Violence, murders, child marriage
Azerbaijan joined the convention “On the Elimination of All Forms of Discrimination against Women” back in 1995, but gender-based discrimination and gender-related problems in the country manifest themselves at the economic, social and domestic levels. This country ranked 70th among 162 countries on last year’s Gender Inequality Index.
Problems such as selective abortion, child marriage, and femicide continue to be hot-button problems in the country. Per 100 newborn girls there are currently 117 boys in Azerbaijan, with the global norm being 105 girls per 107 boys. https://www.meydan.tv/ru/article/ya-skazala-muzhu-ya-mat-a-ne-palach/?ref=search
Numbers associated with femicide – gender-based killings of women – are equally discouraging. According to official statistics alone, women constituted 74.9 per cent of victims of crimes related to domestic violence in Azerbaijan in 2018.
In October 2019, 12 women were murdered in the country, with six of them killed in front of their own children.
Azerbaijan has not yet signed the “Council of Europe Convention on preventing and combating violence against women and domestic violence”, better known as the Istanbul convention. However, the country is supposed to sign the convention in accordance with its commitments as a member of the Committee on the Elimination of Discrimination against Women (the CEDAW committee). Of the 47 member states of the Council of Europe, only Azerbaijan and Russia have not signed the document.
During their latest protests in Baku on 20 October and8 March, feminists advocated the signing of the convention and tackling of many gender-related problems, such as numerous killings of women, selective abortion, gender-motivated violence, child marriage, girls being deprived of education, and forced marriage. The protesters, however, received a harsh rebuff from police officers, and dozens of women, including journalists, were injured.
No reaction came from women in positions of power in Azerbaijan to the cruel treatment demonstrated by police. The women protesters never received support for their demands from them either.
“When was the last time that we had heard from the lips of any woman in a senior position about what kinds of cases of domestic violence there are in this country and what action will be taken about them? When 12 women were killed in October 2019 alone, did any of the women in positions of power put this issue on the agenda, did they address the public with any statement? What specific action was taken? Was psychological assistance provided to the families of those people?” asks civil activist Gunel Safarova, a former parliamentary candidate.

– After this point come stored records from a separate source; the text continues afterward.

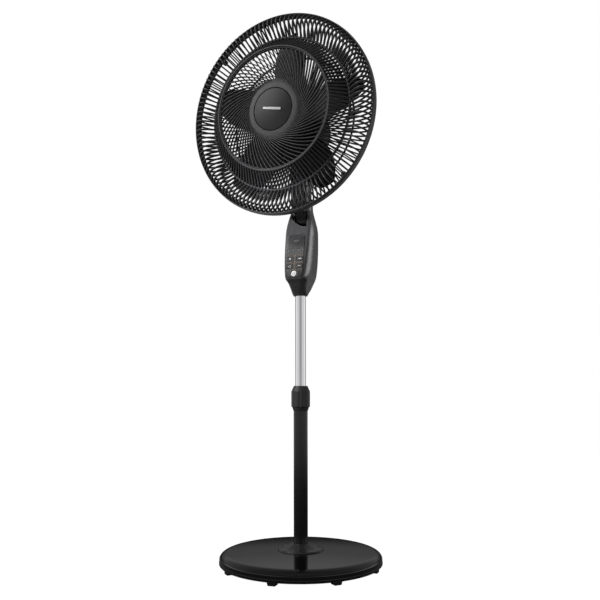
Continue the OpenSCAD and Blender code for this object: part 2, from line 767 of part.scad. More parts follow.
// Corners of one blade run rear face first, root to tip; every face is a flat triangle
module one_blade() {
  n = 2*(chord_steps + 1);
  function halves(a, b, c, d) = [[a, b, c], [a, c, d]];
  polyhedron(
    points = [for (i = [0:radial_steps], q = concat(
      [for (j = [0:chord_steps]) blade_point(i, j, -1)],
      [for (j = [chord_steps:-1:0]) blade_point(i, j, 1)])) q],
    faces = concat(
      [for (i = [0:radial_steps - 1], j = [0:n - 1]) let(k = (j + 1)%n)
        each halves(i*n + j, i*n + n + j, i*n + n + k, i*n + k)],
      [for (i = [0, radial_steps], j = [0:chord_steps - 1])
        let(a = i*n + j, b = i*n + j + 1, c = i*n + n - 2 - j, d = i*n + n - 1 - j)
        each i == 0 ? halves(a, b, c, d) : halves(d, c, b, a)]));
}

module fan_blades() {
  color(black) at_head() around(blade_n) one_blade();
}

// Nut that holds the fan on the shaft, threaded the other way to its turning
module blade_nut() {
  color(black) at_head() difference() {
    rotate_extrude($fn = 48) polygon([[0, 84.7], [16, 84.7], [16, 88], [13, 94], [11, 101],
      [8, 103.5], [0, 104]]);
    translate([0, 0, 80]) cylinder(r = shaft_r, h = 20.2, $fn = 48);
    around(6) translate([17, 0, 88]) cylinder(r = 3, h = 20, $fn = 24);
  }
}

base_cover();
base_weight();
base_plate();
base_feet();
base_boss();
pole_flange();
flange_screws();
outer_pole();
pole_bush();
grip_collet();
height_collar();
inner_pole();
pole_stop();
pole_socket();
housing_front();
housing_rear();
housing_screws();
control_panel();
panel_lamps();
circuit_board();
cord_gland();
tilt_bracket();
tilt_bolt();
tilt_nut();
power_button();
speed_button();
mode_button();
timer_button();
swing_button();
neck();
swing_bush();
swing_sector();
sector_screws();
swing_bracket();
swing_pin();
swing_motor();
swing_pinion();
motor_front_plate();
motor_rear_plate();
motor_bolts();
stator();
windings();
front_bearing();
rear_bearing();
motor_cover();
cover_screws();
rear_grille();
grille_nut();
rim_screws();
front_grille();
grille_centre();
centre_cap();
cap_badge();
rotor();
shaft();
blade_hub();
fan_blades();
blade_nut();
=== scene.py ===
import json
import math

import bmesh
import bpy
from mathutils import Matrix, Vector

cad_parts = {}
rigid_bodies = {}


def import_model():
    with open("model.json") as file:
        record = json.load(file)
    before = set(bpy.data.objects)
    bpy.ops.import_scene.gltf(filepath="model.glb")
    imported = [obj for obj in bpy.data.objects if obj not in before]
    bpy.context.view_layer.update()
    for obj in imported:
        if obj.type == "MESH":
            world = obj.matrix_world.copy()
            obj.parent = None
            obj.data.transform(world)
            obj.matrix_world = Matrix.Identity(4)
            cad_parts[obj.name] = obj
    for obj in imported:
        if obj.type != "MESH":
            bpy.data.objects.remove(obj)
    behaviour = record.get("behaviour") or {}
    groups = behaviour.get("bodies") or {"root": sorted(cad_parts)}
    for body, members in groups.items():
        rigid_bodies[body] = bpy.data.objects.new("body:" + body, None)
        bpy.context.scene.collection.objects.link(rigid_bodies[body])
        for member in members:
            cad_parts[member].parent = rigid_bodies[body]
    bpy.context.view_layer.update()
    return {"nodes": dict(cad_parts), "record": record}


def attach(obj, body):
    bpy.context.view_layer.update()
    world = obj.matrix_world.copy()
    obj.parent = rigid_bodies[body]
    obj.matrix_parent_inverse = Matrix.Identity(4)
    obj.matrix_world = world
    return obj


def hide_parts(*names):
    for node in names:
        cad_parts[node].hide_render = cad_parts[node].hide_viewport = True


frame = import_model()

MM = 0.001                 # the shapes below are in mm, the studio is in metres
HEAD_Z = 1029.0            # height of the fan's axis
LEAN = math.radians(10.1)  # lean of the control panel
PANEL_MID = (0.0, -28.2, 727.6)


# ---------------------------------------------------------------- mesh helpers

def at_head(p):
    """From (right, up, forward) about the fan's axis to the shared frame."""
    return (p[0], -p[2], HEAD_Z + p[1])


def at_panel(p):
    """From (right, up the panel, out of it) to the shared frame."""
    s, c = math.sin(LEAN), math.cos(LEAN)
    return (p[0], PANEL_MID[1] + s * p[1] - c * p[2], PANEL_MID[2] + c * p[1] + s * p[2])


class Shape:
    """Points in mm and the faces between them, gathered for one piece."""

    def __init__(self):
        self.points = []
        self.faces = []

    def add(self, points, faces, move=None):
        base = len(self.points)
        self.points += [move(p) for p in points] if move else list(points)
        self.faces += [tuple(i + base for i in f) for f in faces]
        return self


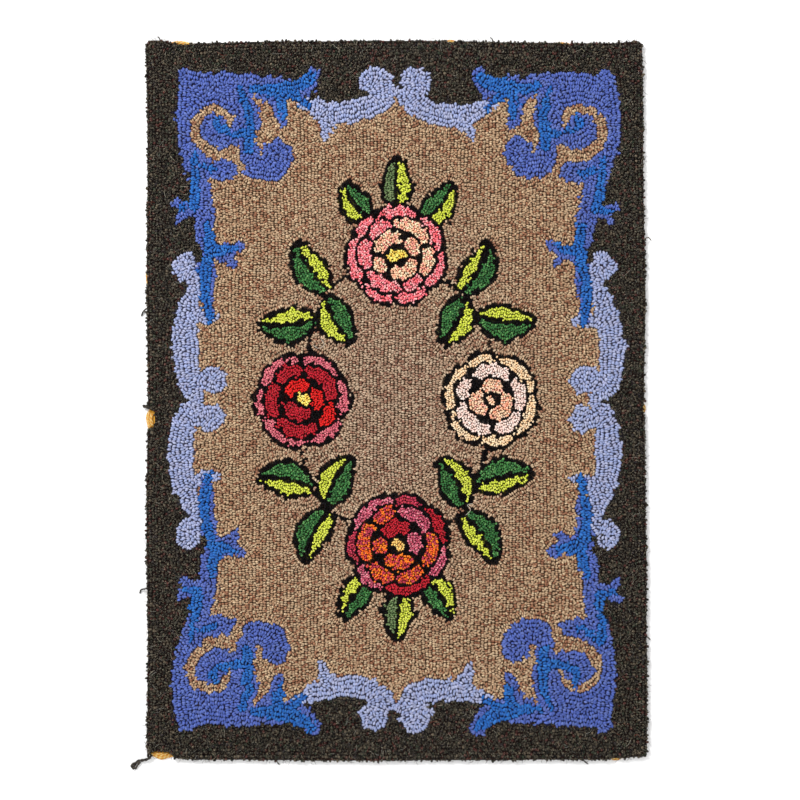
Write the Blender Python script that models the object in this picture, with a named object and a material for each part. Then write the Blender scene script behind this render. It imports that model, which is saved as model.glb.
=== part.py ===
"""Hooked rug: wool loops hooked through a golden burlap foundation with its edge turned under.

Two solids lie flat on the surface: the foundation cloth, and the loop pile a hair above it.
The rug's long side runs along Y, its short side along X, and the pile faces up (+Z). Both
outlines wander as a hand-hooked edge does. Units are metres.
"""

import math
from typing import NamedTuple

import bmesh
import bpy

# Driving dimensions.
WIDTH = 0.6350          # short side, left edge to right edge, 25 in
LENGTH = 0.9150         # long side, lower edge to upper edge, 36 in
FOUNDATION_THICK = 0.0022   # burlap with the flat backs of its stitches
PILE_HEIGHT = 0.0055    # loops above the foundation
GAP = 0.0003            # left between the foundation and the pile
CORNER_RADIUS = 0.0085  # the hem turns its corners round
HEM_TUCK = 0.0030       # the cloth's fold lies this far inside the outermost loops
FOLD_ROUND = 0.0009     # the fold's rounding, above and below
PILE_ROUND = 0.0030     # the outermost loops lean over this far
POINT_SPACING = 0.0100  # between points of an outline
CORNER_POINTS = 5       # along the arc of each corner
ROUND_STEPS = 3         # facets in each rounded rim


class Wander(NamedTuple):
    """A place where an edge leaves its straight line."""

    along: float  # share of the side, from its start (left or lower end) to its other end
    out: float    # metres outwards, negative inwards


class Peep(NamedTuple):
    """A stretch where the cloth's fold shows outside the loops."""

    side: str
    along: float  # share of the side, where the stretch is centred
    half: float   # metres, half its length
    reach: float  # metres that the fold comes out past its tucked line


# The sides are named as the rug is looked down on, with its upper edge at +Y.
EDGE_WANDER = {
    "left": (
        Wander(0.00, 0.0000),
        Wander(0.16, -0.0010),
        Wander(0.34, 0.0008),
        Wander(0.50, -0.0012),
        Wander(0.66, 0.0004),
        Wander(0.86, -0.0008),
        Wander(1.00, 0.0012),
    ),
    "right": (
        Wander(0.00, 0.0030),
        Wander(0.22, 0.0024),
        Wander(0.42, 0.0006),
        Wander(0.50, -0.0010),
        Wander(0.64, 0.0008),
        Wander(0.84, -0.0018),
        Wander(1.00, -0.0030),
    ),
    "lower": (
        Wander(0.00, -0.0040),
        Wander(0.10, 0.0000),
        Wander(0.40, 0.0014),
        Wander(0.70, 0.0006),
        Wander(0.93, 0.0000),
        Wander(1.00, -0.0040),
    ),
    "upper": (
        Wander(0.00, 0.0022),
        Wander(0.09, -0.0020),
        Wander(0.30, 0.0006),
        Wander(0.56, 0.0010),
        Wander(0.80, -0.0016),
        Wander(0.93, -0.0020),
        Wander(1.00, 0.0006),
    ),
}

PEEPS = (
    Peep("left", 0.474, 0.013, 0.0052),
    Peep("left", 0.672, 0.020, 0.0030),
    Peep("right", 0.490, 0.012, 0.0040),
    Peep("lower", 0.030, 0.016, 0.0052),
    Peep("lower", 0.945, 0.010, 0.0040),
    Peep("upper", 0.070, 0.022, 0.0044),
    Peep("upper", 0.610, 0.012, 0.0034),
    Peep("upper", 0.835, 0.012, 0.0034),
)


def wander_at(side, along):
    """Returns how far the edge stands out at a share of the side, eased between its rows."""
    rows = EDGE_WANDER[side]
    for low, high in zip(rows, rows[1:]):
        if along <= high.along:
            share = (along - low.along) / (high.along - low.along)
            ease = (1.0 - math.cos(math.pi * max(0.0, share))) / 2.0
            return low.out + (high.out - low.out) * ease
    return rows[-1].out


def peep_at(side, along):
    """Returns how far the cloth's fold comes out past its tucked line at a share of the side."""
    length = LENGTH if side in ("left", "right") else WIDTH
    reach = 0.0
    for peep in PEEPS:
        away = abs(along - peep.along) * length / peep.half
        if peep.side == side and away < 1.0:
            reach = max(reach, peep.reach * math.cos(away * math.pi / 2.0) ** 2)
    return reach


def side_points(side, tuck):
    """Returns a side's points from end to end, between its rounded corners.

    A tuck above zero draws the line inwards, as the cloth's fold lies, and lets it come back
    out where the fold shows.
    """
    upright = side in ("left", "right")
    length, across = (LENGTH, WIDTH) if upright else (WIDTH, LENGTH)
    sign = -1.0 if side in ("left", "lower") else 1.0
    run = length - 2.0 * CORNER_RADIUS
    count = round(run / POINT_SPACING)
    points = []
    for step in range(count + 1):
        place = CORNER_RADIUS + run * step / count
        along = place / length
        out = wander_at(side, along) - tuck
        if tuck:
            out += peep_at(side, along)
        run_to, stands = place - length / 2.0, sign * (across / 2.0 + out)
        points.append((stands, run_to) if upright else (run_to, stands))
    return points


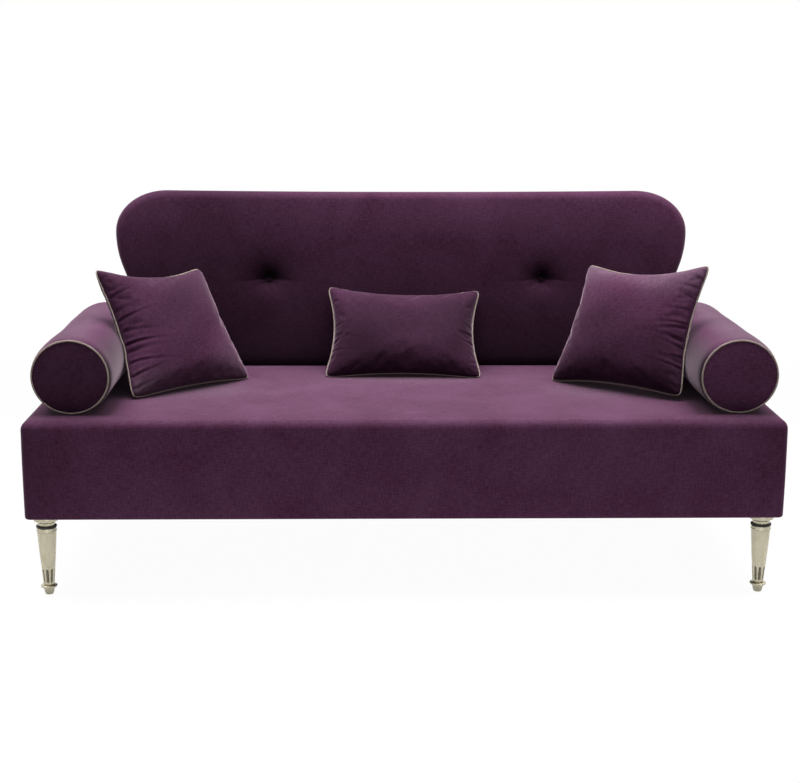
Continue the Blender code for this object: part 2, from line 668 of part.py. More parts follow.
# Plywood board of the back, cut as one ring to the rounded outline
ply_y = band_y + WEBBING + GAP
window_low = BACK_BORDER + PLY_WIDTH
bm = bmesh.new()
loft(bm, [[(x, y, z) for x, z in back_outline(BACK_BORDER)] for y in (ply_y, ply_y + PLY)])
back_board = back_piece("back_board", bm, plywood, smooth=False)
bm = bmesh.new()
inner = back_outline(BACK_BORDER + PLY_WIDTH)
inner[0] = (back_half_width(window_low, BACK_BORDER + PLY_WIDTH), window_low)
inner[-1] = (-inner[0][0], window_low)
loft(bm, [[(x, y, z) for x, z in inner] for y in (ply_y - OVERRUN, ply_y + PLY + OVERRUN)])
cut(back_board, back_piece("back_board_window", bm, None))
cut(back_board, below_back("back_board_foot", BACK_FOOT_Z + BACK_BORDER))

# Three posts carry the back: they lean in it, stand upright in the seat and bolt to the rear rail
post_face = frame_rear - RAIL - GAP - POST_LEVEL_DEPTH
bolt_z = RAIL_TOP - POST_PLATE_HEIGHT / 2 - CLIP_HEIGHT
bolt_levels = (bolt_z - POST_BOLT_SPACING / 2, bolt_z + POST_BOLT_SPACING / 2)
POSTS = {"left": -POST_X, "centre": 0, "right": POST_X}
holes = bmesh.new()
for name, x in POSTS.items():
    shanks = bmesh.new()
    for z in bolt_levels:
        shank, hole = POST_BOLT / 2, POST_BOLT / 2 + GAP
        turned(shanks, [(0, post_face - GAP - POST_PLATE / 2), (shank, post_face - GAP - POST_PLATE / 2),
                        (shank, frame_rear - GAP), (0, frame_rear - GAP)], (x, 0, z), 10, axis="Y")
        turned(holes, [(0, post_face - OVERRUN), (hole, post_face - OVERRUN), (hole, frame_rear + OVERRUN),
                       (0, frame_rear + OVERRUN)], (x, 0, z), 10, axis="Y")
    plate = board(f"back_bolt_plate_{name}",
                  (x - POST_PLATE_WIDTH / 2, post_face - GAP - POST_PLATE, bolt_z - POST_PLATE_HEIGHT / 2),
                  (x + POST_PLATE_WIDTH / 2, post_face - GAP, bolt_z + POST_PLATE_HEIGHT / 2), zinc)
    cut(plate, add(f"back_bolt_shanks_{name}", shanks, None), "UNION")
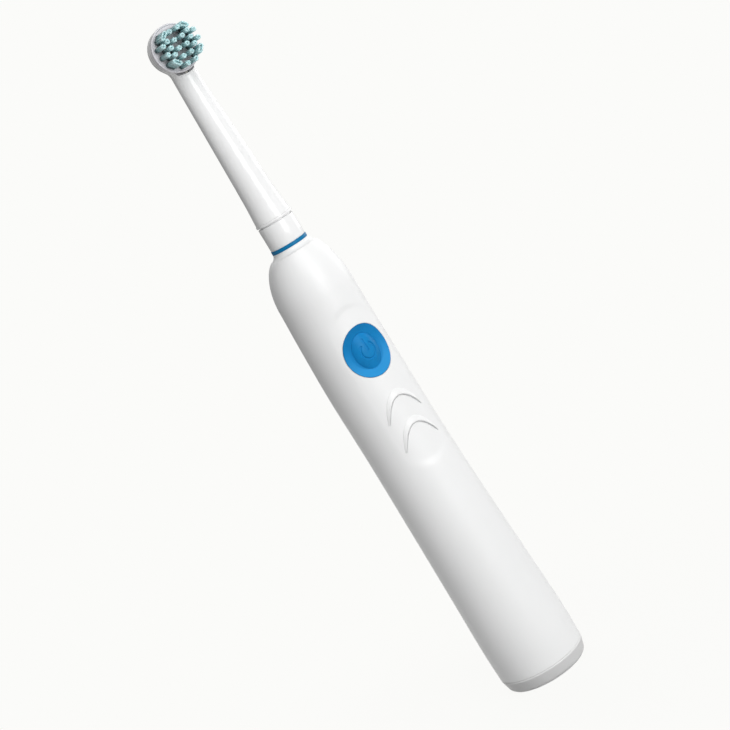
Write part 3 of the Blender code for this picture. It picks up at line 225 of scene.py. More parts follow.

Women MPs have a hard time in parliament as well
Female candidates who ran in the February parliamentary election in Azerbaijan either did not address issues such as gender equality, women’s problems or domestic violence in their election manifestos or highlighted problems that appear insignificant amid violations of fundamental rights.
Only some of the female candidates’ manifestos highlighted things such as enhancement of women’s activity in society, employment, etc.
Albeit in this context, too, we can become a role model for the West.
“We have already resolved many of the issues that the West is trying to resolve in the field of gender policy,” says Sahiba Gafarova in one of her rare interviews, referring to problems with inequality regarding pay that women receive for their work and women’s employment. However, her statement contradicts data published by the State Statistics Committee.
True, some of the more active women MPs themselves have had to face discrimination in parliament. Ganira Pashayeva, who has been elected MP several times, Hijran Huseynova, the former chair of the state committee on family, women and children, and Elmira Akhundova, a former MP, currently Azerbaijan’s ambassador to Ukraine, in their speeches at different times addressed issues related to women’s rights in Azerbaijan but receive a harsh response.
In 2006, during a speech she delivered in parliament, Elmira Akhundova, who was then a member of the Milli Majlis, protested against child marriage, the fact that 80 per cent of women in the country faced domestic violence, and that even after contacting the police, women eventually had to return to their families. Back then, her speech was met with a protest from mostly male members of parliament.
Then, in a speech she delivered at the meeting, MP Ganira Pashayeva called the harsh reaction to Akhundova’s speech psychological violence against a woman.
“Men are speaking more here, but it would be better if women spoke. I strongly urge our men not to react to women’s speeches so harshly… In fact, this is psychological violence. Because we are talking not only about physical violence, but also about moral and psychological violence,” she said back then.
After a woman was elected speaker of parliament, many started talking even more actively about the fact that women in positions of power are only symbolic figures, lip service that the government uses as a counter-argument to statements that there is gender inequality in the country. “The election was done based on the principles that she speaks English, is more or less well-mannered, has no ambitions and is obedient,” says yet another social media comment following Sahiba Gafarova’s election.